TRANI - Si terrà il prossimo 4 dicembre 2024 la nuova udienza del processo relativo alla concessione comunale sottostante il fortino Sant’Antonio. Quattro gli imputati, che rispondono di concorso in abuso d’ufficio e falso ideologico: il sindaco, Amedeo Bottaro; il responsabile dell’avvocatura comunale, Michele Capurso; l’ex dirigente del settore patrimonio, Giovanni Didonna; il rappresentante legale della società Lampare Sas, Antonio del Curatolo. Per lui l’ipotesi è di concorso esterno in abuso d’ufficio e, con il solo Didonna, di concorso in abuso d’ufficio per il prolungamento dell’utilizzo commerciale dell’immobile comunale denominato «Fortino di Sant’Antonio».
Nelle prima udienza, tenutasi nei giorni scorsi, vi è stata l’ammissione delle parti fra le quali non figura il Comune di Trani, che non si è costituito parte civile. Nella prossima saranno ascoltati i testimoni del pubblico ministero.
L’ACCUSA Oggetto di causa la delibera di giunta, approvata il 6 settembre 2016, con cui si stabiliva di attivare il recupero dei crediti vantati presso la società Le lampare, da parte del Comune, per canoni non pagati relativamente alla locazione del bene.
La somma da pagare veniva fissata in 191.000 euro, comprensivi degli interessi legali, ma escludendo dal debito della società concessionaria 60.000 euro, mediante compensazione con i canoni di concessione dovuti, poiché a tanto ammontava l’importo dei lavori di demolizione e ricostruzione del solaio in latero-cemento, eseguiti dalla società sull’immobile di proprietà del Comune.
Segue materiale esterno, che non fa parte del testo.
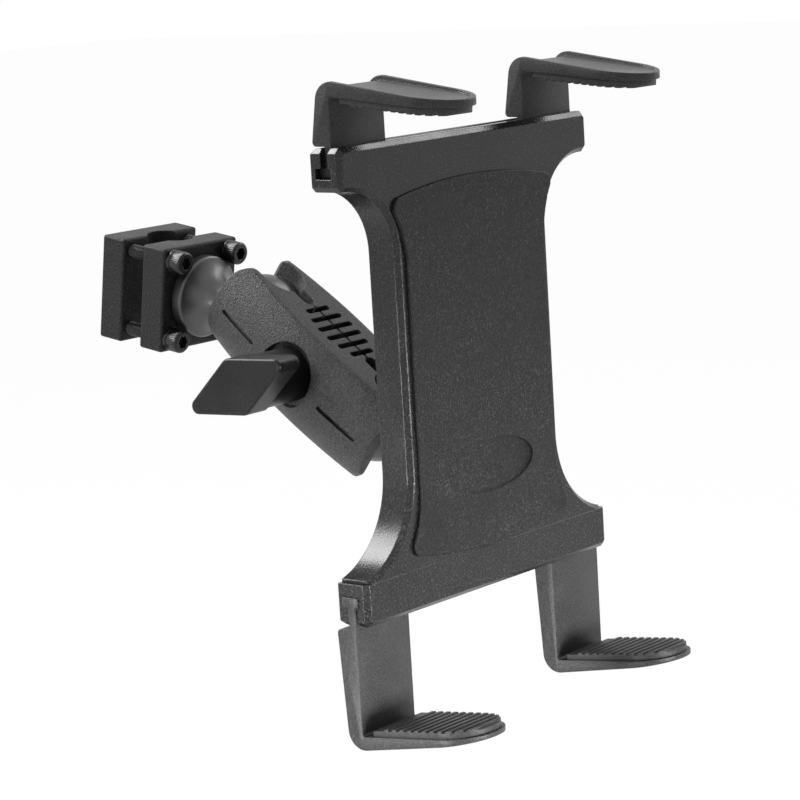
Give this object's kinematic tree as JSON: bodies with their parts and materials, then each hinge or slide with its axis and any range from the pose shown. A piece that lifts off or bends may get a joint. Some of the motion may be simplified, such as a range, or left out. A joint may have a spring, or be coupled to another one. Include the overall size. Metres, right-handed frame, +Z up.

E sono proprio quei 60.000 euro la somma intorno alla quale ruota quasi interamente l’oggetto del contendere.
Del Curatolo, inizialmente non indagato, lo diventava in un successivo momento perché, secondo l’accusa, «ometteva di informare il Comune di avere ottenuto dal Ministero per i beni e le attività culturali un contributo per lavori e forniture tra l’altro di stretto carattere restaurativo e conservativo. Da questo erano stati ritenuti non ammissibili tutti i lavori eseguiti sul corpo addossato all’ex chiesa, oggi adibita a cucina» ed al centro dell’indagine.
LA DIFESA Gli imputati dell’ente pubblico rivendicano il merito di avere posto il Comune di Trani nelle condizioni di regolarizzare il rapporto di locazione con il concessionario, giungendo alla definizione di una transazione grazie alla quale oggi il ristoratore non ha più alcuna pendenza economica con l’ente. E quei 60.000 euro furono scomputati dal debito del concessionario poiché il commerciante aveva già preso possesso del bene, non conosceva la criticità dello stato dei luoghi - poiché Palazzo di città non gliel’aveva comunicata - ed allora si fece carico di quella spesa che però doveva essere a carico dell’ente, in quanto si sarebbe trattato di manutenzione straordinaria.
UNA TRACCIA NELL’ABBREVIATO Tale prospettazione difensiva, se da un lato non è servita ad evitare il rinvio a giudizio dei quattro, odierni imputati, si ritrova però in parte delle motivazioni della sentenza assolutoria del rito abbreviato, scelto da tutti i componenti di quella giunta inizialmente co-indagati con le stesse accuse: Debora Ciliento; Grazia Distaso; Raffaella Bologna; Giovanni Capone; Luca Lignola.
«Ciò che certamente è carente rispetto al reato contestato - vi si legge - è l’elemento soggettivo richiesto in tema di abuso di ufficio, integrato dalla coscienza e volontà della condotta (elemento che appare poco chiaro nel caso di specie) e dalla intenzionalità dell’evento, nel senso che il vantaggio patrimoniale o il danno ingiusto devono costituire l’obiettivo perseguito dall’agente pubblico. Orbene, la legittimità della pretesa del Del Curatolo non appare ictu oculi infondata, sicché il vantaggio patrimoniale non può ritenersi assolutamente ingiusto. A ciò si aggiunga che, sulla base del parere legale (espresso dall’avvocato Capurso, odierno imputato nel processo, ndr), i membri della giunta avevano evidentemente formato un convincimento di non illiceità della pretesa. Peraltro - chiarisce ancora il Gup -, l’assenza di qualsiasi contatto fra del Curatolo e gli imputati, nonché di una ragione specifica e concreta per cui questi ultimi potessero prestarsi a piegare le loro funzioni istituzionali a vantaggio di quello, rende priva di adeguato sostegno logico l’affermazione per cui gli imputati medesimi possano avere agito con l’intenzione, anche soltanto in via concorrente, di avvantaggiare il privato».